Teachers tend to view play and learning as opposing forces when in fact they are synonymous for children, she said: “Play and learning are partners, not competitors. Learning is a whole-body experience. Learning by doing creates a ton of positive things for the brain.”
Five Stages of Child’s Play:
- Onlooker – younger infants watching others play, objects such as ceiling fans, or themselves such as their hands.
- Solitary – older infants and young toddlers playing by themselves away from others.
- Parallel – toddlers playing near others but without interaction.
- Associative – three- and four-year-old children playing together but without a story line, role, or theme.
- Cooperative – older children playing together with a story line, roles, and themes.
This theory was developed by American sociologist Mildred Parten in 1932. While children often go through the play stages according to developmental stage, it is not unusual for children to flit in and out of the first four stages. Once children reach the cooperative play stage, usually by five years old, they may continue to visit the other stages but prefer cooperative play.
Polifka explained that there are two types of play, both of which are important to child development in their own rite:
- Free play – when the child is in control.
- Guided play – when the adult is in control.
Whether child- or adult-led, play creates connections in the brain, sharpening both existent and emerging skills. Play is well-researched and consistently shown to nourish the whole child – cognitive, physical, social, and emotional. Furthermore, by utilizing creative thinking and imagination, play establishes a positive disposition toward learning – which should be the primary purpose of preschool programs, Polifka said. In addition, play promotes the development of underlying self-regulation skills such as persistence, risk-taking, and acceptance of others.
As much as the traditional 3 Rs – reading, writing, and ‘rithmetic – were valued in the 20th Century as indicators of future career success, these academic skills are no longer enough to keep employees competitive in the workplace. In addition to the 3 Rs, according to a 2010 American Management Association survey, future employees – today’s children – will be expected to enter the workforce also possessing the 4 Cs:
- Critical thinking and problem-solving
- Creativity and innovation.
Both free play and guided play are useful in developing these skills in a child, but there are ways to specifically encourage creativity during play:
- Simply state what you see without placing value or judgment on it – Make observations and state the facts; rather than “That’s a great picture!” say “You used red paint.” As described in Attached at the Heart by Lysa Parker and Barbara Nicholson, the overuse of praise, rewards, and value judgments “can place an inappropriate value on a child’s activities, interfering with the child’s intrinsic motivation, decision-making skills, and his ability to self-evaluate; inadvertently encouraging the child to constantly seek approval or stifling his motivation.”
- Use new words for common words – Teach synonyms, and don’t be afraid of using big words with small children.
- Ask open-ended questions – Avoid questions that can be easily answered with a yes or no.
Especially with infants and toddlers, younger children often like to play the same games over and over.

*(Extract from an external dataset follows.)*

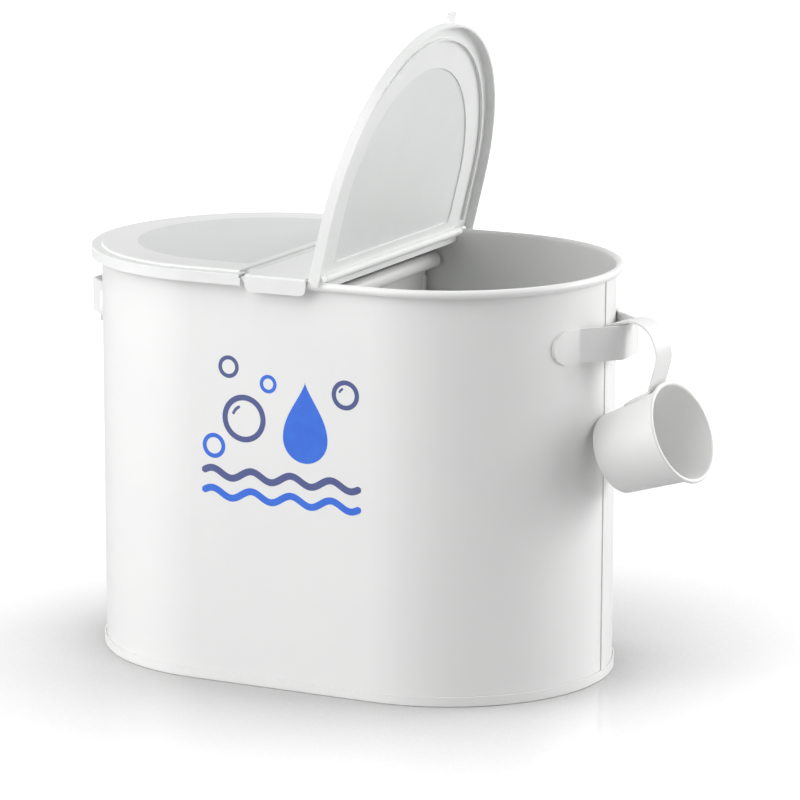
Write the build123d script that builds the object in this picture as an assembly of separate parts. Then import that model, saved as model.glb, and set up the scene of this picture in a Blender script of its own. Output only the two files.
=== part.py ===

While introducing children to a diversity of activities broadens their experiences, there is something to be said for the same activity. By participating in the same activity over and over again, the child is actually building his skills and will eventually master the activity. Even once self-mastery is accomplished, the child may like to play the activity again and again to reinforce the skill.
It depends on each child’s unique temperament and natural talents as to how quickly to introduce new play activities. Some children are excited by change; others are easily upset. While it’s good to challenge your child, it’s not recommended to overwhelm her. If your child is easily upset, transition slowly and gently.
(As an aside, sharing typically isn’t mastered until at least five years old.)
Most preschool programs provide ample guided-play opportunities; these are any activities where an adult is guiding the exploration and play. But free play opportunities are just as important – free play specifically inspires creative thinking. There are ways that an adult, without leading the interaction, can enhance the child-led activities, Polifka said. Keep these guidelines in mind when creating an environment for free play:
- There is no right or wrong way to free play – “Children’s play is natural and beautiful and it has no limits, so resist the urge to hijack the process by giving them answers,” Polifka said. “Even when your intentions are good, there’s more to be learned by empowering their thinking.”
- Embrace the process – The result of a play activity is important because it teaches a child how to be successful, but the energy and time and skills it takes to get to a result is as important as it teaches a child how to deal with frustration and disappointment. A results-oriented comment: “You got the puzzle together!” A comment that encompasses both the result and the process: “You did it! You moved the pieces together to make the picture!”
- Encourage inquiry – Pose challenges and encourage children to find the answer on their own. This teaches problem-solving as well as how to delay gratification.
The Inquiry Loop
Wonder and Ask –> Plan and Predict –> Do and Discover –> Review and Reflect –> Repeat
Even though playful learning should never look like deskwork, this doesn’t mean that academics can’t be introduced. Here are examples of how literacy, math, and science can be incorporated into everyday activities to make a playful experience:
- Literacy – Whisper during the day’s routine. Literacy is more than reading; it’s also vocabulary-building and conversing. Plus, children love to whisper.
- Math – Count the letters in the mail and sort it according to size.
- Science – Gather objects of different material, such as wood, plastic, and metal.
Play for School-Agers
Play can easily become a central theme in a preschool program where testing scores aren’t a requirement, but what about school-age programs where children must meet certain academic standards? It’s true that deskwork is inherent to most schooling programs for elementary-age children through teenagers, but Polifka said there are ways of better balancing deskwork with the need for play and exploration. Many programs use such strategies as:
- Hands-on learning
- Frequent breaks from deskwork in the classroom
- Regular play/recess breaks outside the classroom.
Many parents consider organized sports as the play activity needed by older children and teenagers – and it can be, but it depends on the experience. The coach’s attitude and approach is important – posing challenge is OK, but unrelieved stress and pressure is not.
Sports would be considered guided play. They teach important skills, but free play shouldn’t be discouraged, Polifka said. “Sports isn’t that child-driven, natural, curiosity-involved type of play, so if your child is watching an airplane during the game, don’t discourage that.”